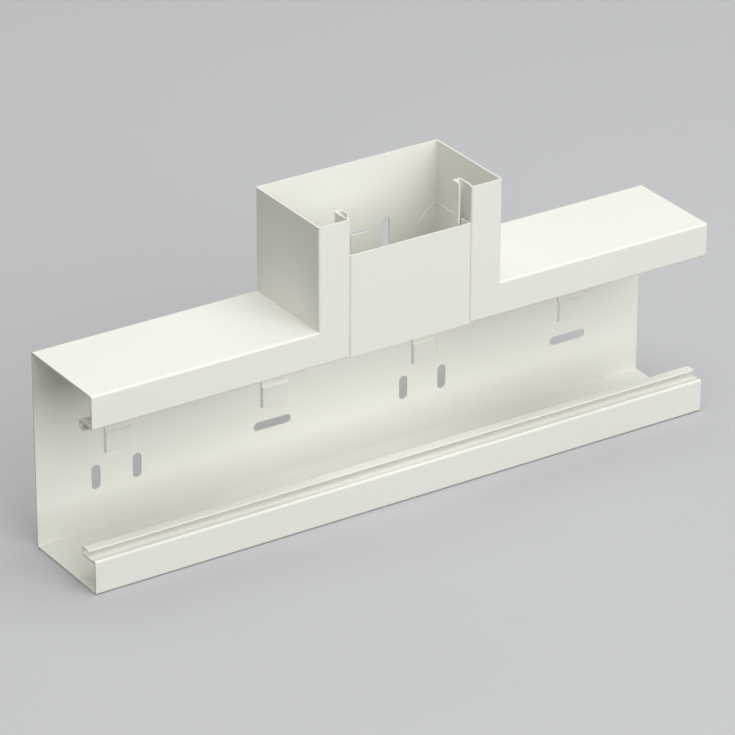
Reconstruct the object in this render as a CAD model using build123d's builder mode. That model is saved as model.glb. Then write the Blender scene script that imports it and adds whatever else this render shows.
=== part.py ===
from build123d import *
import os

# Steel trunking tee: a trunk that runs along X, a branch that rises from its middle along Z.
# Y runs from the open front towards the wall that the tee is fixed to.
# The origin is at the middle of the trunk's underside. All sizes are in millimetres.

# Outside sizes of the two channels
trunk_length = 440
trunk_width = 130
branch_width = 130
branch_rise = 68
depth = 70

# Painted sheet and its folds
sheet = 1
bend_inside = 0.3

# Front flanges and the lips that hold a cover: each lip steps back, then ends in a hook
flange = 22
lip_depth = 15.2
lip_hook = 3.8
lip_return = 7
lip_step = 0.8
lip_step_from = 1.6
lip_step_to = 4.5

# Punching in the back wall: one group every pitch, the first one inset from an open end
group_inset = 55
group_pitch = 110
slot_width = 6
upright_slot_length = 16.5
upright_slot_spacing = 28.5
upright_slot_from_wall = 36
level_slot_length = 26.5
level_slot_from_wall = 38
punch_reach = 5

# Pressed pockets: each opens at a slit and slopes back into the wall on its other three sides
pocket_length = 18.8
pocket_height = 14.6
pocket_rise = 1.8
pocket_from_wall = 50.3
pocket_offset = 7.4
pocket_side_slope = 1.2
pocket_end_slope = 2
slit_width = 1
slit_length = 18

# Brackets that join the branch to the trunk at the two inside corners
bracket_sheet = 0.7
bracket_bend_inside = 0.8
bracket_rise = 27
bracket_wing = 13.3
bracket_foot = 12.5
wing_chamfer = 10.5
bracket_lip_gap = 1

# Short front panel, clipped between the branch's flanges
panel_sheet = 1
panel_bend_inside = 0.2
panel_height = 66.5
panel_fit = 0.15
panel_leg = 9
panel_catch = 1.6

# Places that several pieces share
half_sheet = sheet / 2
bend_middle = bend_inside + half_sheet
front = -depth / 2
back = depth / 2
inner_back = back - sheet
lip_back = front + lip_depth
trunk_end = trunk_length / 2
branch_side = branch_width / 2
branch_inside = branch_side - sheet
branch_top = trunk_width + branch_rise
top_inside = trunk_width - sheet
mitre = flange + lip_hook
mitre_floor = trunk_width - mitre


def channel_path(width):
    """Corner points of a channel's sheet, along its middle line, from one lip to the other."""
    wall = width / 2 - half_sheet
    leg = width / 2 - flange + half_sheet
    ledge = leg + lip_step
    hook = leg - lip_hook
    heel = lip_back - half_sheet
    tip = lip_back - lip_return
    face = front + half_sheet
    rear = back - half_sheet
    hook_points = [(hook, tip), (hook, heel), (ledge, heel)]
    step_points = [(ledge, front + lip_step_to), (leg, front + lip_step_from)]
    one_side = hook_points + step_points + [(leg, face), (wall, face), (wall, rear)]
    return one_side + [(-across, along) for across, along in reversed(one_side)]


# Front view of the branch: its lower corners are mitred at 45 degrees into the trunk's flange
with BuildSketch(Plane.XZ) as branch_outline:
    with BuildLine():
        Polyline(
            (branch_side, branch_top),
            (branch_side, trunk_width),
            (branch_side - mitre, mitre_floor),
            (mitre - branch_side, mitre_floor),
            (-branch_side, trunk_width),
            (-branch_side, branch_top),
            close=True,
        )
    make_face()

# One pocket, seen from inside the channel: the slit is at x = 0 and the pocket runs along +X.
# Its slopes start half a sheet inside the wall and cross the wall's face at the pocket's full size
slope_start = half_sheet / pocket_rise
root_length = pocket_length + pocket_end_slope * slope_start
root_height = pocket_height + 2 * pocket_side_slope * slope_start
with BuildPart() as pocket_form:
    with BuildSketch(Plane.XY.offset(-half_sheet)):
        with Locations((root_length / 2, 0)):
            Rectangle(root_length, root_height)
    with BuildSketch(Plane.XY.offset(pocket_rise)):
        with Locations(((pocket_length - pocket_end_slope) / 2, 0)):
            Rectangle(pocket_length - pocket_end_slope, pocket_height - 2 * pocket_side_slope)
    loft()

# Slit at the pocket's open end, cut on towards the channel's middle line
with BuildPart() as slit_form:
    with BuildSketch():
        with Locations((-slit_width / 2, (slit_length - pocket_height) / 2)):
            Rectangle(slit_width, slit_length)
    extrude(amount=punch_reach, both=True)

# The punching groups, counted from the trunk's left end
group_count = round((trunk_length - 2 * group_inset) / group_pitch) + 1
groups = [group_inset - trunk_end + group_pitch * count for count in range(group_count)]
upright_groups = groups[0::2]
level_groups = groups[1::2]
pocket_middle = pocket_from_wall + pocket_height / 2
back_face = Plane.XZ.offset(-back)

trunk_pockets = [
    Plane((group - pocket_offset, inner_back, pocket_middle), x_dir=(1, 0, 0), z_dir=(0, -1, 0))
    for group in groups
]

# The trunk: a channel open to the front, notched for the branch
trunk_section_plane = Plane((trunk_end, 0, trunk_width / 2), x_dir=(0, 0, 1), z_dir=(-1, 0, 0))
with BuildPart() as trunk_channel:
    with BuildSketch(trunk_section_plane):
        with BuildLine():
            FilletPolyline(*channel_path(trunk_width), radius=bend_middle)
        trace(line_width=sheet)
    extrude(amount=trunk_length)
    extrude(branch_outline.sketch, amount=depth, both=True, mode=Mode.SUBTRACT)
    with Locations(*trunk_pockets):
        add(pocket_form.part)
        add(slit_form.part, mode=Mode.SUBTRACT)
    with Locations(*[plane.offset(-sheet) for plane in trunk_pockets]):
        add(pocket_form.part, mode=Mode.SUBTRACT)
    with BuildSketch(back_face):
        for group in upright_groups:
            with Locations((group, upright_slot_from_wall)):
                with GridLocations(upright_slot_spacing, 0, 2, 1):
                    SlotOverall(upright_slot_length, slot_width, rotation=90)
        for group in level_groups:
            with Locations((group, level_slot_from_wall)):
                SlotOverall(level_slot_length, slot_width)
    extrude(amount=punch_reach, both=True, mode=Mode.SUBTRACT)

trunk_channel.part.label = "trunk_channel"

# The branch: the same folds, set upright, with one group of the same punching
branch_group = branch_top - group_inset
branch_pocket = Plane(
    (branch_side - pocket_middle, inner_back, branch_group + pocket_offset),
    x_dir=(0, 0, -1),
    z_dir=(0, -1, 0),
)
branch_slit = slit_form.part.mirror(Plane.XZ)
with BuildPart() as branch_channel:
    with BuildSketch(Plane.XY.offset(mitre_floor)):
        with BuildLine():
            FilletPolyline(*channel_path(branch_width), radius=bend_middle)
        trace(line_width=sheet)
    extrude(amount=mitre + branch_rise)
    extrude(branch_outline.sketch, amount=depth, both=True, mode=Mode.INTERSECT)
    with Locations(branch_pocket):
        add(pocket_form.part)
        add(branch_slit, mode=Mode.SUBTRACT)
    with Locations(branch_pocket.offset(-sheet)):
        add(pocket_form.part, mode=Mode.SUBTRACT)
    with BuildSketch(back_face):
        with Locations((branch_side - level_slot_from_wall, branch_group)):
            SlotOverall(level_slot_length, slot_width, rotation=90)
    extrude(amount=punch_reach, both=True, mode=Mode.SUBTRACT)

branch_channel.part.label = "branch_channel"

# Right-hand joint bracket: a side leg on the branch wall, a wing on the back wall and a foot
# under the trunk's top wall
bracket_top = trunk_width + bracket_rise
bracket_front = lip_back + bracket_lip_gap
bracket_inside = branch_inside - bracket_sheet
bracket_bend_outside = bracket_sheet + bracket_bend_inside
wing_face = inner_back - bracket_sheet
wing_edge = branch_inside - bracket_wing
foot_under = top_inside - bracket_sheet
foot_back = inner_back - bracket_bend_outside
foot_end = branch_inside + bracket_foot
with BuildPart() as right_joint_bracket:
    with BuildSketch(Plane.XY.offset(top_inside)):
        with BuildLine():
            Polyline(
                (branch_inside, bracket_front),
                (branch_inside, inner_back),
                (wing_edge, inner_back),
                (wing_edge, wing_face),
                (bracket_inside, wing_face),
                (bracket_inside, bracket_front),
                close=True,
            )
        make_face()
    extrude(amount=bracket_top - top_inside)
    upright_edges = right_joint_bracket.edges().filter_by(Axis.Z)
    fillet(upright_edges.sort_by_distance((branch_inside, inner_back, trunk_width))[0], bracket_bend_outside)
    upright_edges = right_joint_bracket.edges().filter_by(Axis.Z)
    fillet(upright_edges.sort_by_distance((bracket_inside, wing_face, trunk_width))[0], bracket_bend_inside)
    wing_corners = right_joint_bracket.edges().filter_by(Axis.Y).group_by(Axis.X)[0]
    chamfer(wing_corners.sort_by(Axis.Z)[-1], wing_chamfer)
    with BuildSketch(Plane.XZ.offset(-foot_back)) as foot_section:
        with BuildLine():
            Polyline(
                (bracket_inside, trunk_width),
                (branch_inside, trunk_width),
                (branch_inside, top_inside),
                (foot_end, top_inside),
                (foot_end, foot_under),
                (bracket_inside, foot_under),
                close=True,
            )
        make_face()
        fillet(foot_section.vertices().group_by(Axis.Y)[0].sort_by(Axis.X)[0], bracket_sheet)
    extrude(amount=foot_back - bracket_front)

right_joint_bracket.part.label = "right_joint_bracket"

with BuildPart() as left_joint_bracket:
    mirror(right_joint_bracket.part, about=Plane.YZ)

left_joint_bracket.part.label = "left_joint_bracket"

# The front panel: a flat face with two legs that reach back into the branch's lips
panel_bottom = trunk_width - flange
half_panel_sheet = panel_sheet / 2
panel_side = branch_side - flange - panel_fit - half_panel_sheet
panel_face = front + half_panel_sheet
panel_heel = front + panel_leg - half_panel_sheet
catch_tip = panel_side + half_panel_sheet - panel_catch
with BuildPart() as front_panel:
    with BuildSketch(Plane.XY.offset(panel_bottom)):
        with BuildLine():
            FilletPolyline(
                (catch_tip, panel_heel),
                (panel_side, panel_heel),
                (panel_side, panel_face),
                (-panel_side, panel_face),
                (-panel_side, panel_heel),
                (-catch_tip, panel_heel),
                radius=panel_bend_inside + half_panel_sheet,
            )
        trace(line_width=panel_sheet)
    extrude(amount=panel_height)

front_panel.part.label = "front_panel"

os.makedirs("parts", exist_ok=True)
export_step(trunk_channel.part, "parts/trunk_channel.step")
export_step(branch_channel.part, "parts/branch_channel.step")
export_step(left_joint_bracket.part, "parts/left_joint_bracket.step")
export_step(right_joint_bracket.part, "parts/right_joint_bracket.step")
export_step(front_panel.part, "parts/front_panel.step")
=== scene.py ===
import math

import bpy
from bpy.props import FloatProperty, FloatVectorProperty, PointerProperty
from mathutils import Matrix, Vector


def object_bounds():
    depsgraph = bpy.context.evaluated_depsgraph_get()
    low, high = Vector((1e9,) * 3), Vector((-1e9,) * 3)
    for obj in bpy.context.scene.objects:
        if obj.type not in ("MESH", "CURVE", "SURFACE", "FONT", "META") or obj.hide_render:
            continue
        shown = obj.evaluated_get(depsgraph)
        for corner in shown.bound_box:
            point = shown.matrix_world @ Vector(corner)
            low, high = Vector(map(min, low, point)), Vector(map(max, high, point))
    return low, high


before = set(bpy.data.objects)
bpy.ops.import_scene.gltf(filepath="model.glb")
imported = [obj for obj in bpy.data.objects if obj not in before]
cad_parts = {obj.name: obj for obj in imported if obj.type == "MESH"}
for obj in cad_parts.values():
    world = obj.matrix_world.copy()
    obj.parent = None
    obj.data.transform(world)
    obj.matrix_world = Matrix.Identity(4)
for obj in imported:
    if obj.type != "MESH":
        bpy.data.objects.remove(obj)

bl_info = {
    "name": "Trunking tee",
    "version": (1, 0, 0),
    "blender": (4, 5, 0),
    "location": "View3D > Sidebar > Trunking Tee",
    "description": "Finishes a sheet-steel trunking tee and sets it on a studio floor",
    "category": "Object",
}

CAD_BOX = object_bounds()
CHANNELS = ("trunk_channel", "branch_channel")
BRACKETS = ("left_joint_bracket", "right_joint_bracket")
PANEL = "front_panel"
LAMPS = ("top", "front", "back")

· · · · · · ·

Problem to work on:
Print exactly, and only, the lines beginning at the top of the listing and ending at the line with "punch_reach = 5".

Worked solution:
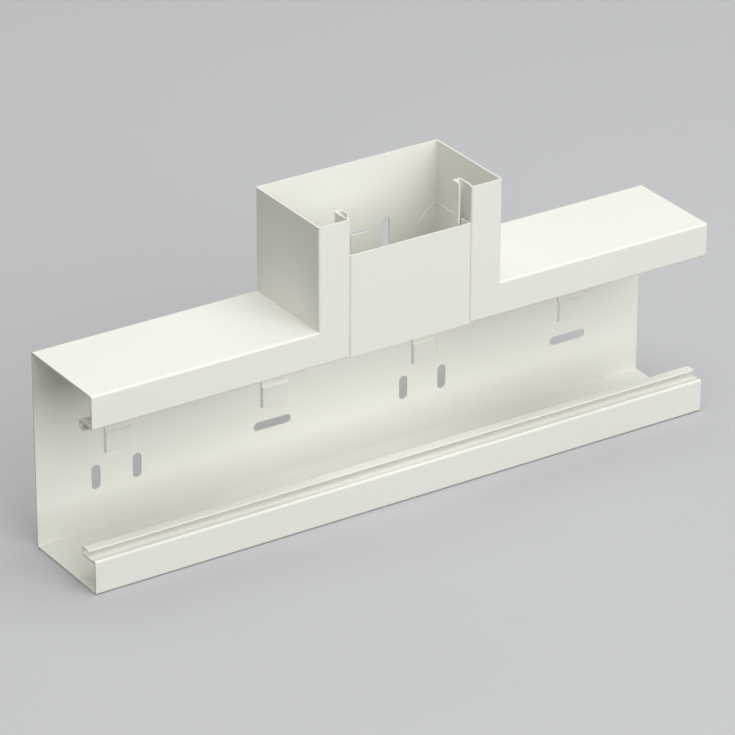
Reconstruct the object in this render as a CAD model using build123d's builder mode. That model is saved as model.glb. Then write the Blender scene script that imports it and adds whatever else this render shows.
=== part.py ===
from build123d import *
import os

# Steel trunking tee: a trunk that runs along X, a branch that rises from its middle along Z.
# Y runs from the open front towards the wall that the tee is fixed to.
# The origin is at the middle of the trunk's underside. All sizes are in millimetres.

# Outside sizes of the two channels
trunk_length = 440
trunk_width = 130
branch_width = 130
branch_rise = 68
depth = 70

# Painted sheet and its folds
sheet = 1
bend_inside = 0.3

# Front flanges and the lips that hold a cover: each lip steps back, then ends in a hook
flange = 22
lip_depth = 15.2
lip_hook = 3.8
lip_return = 7
lip_step = 0.8
lip_step_from = 1.6
lip_step_to = 4.5

# Punching in the back wall: one group every pitch, the first one inset from an open end
group_inset = 55
group_pitch = 110
slot_width = 6
upright_slot_length = 16.5
upright_slot_spacing = 28.5
upright_slot_from_wall = 36
level_slot_length = 26.5
level_slot_from_wall = 38
punch_reach = 5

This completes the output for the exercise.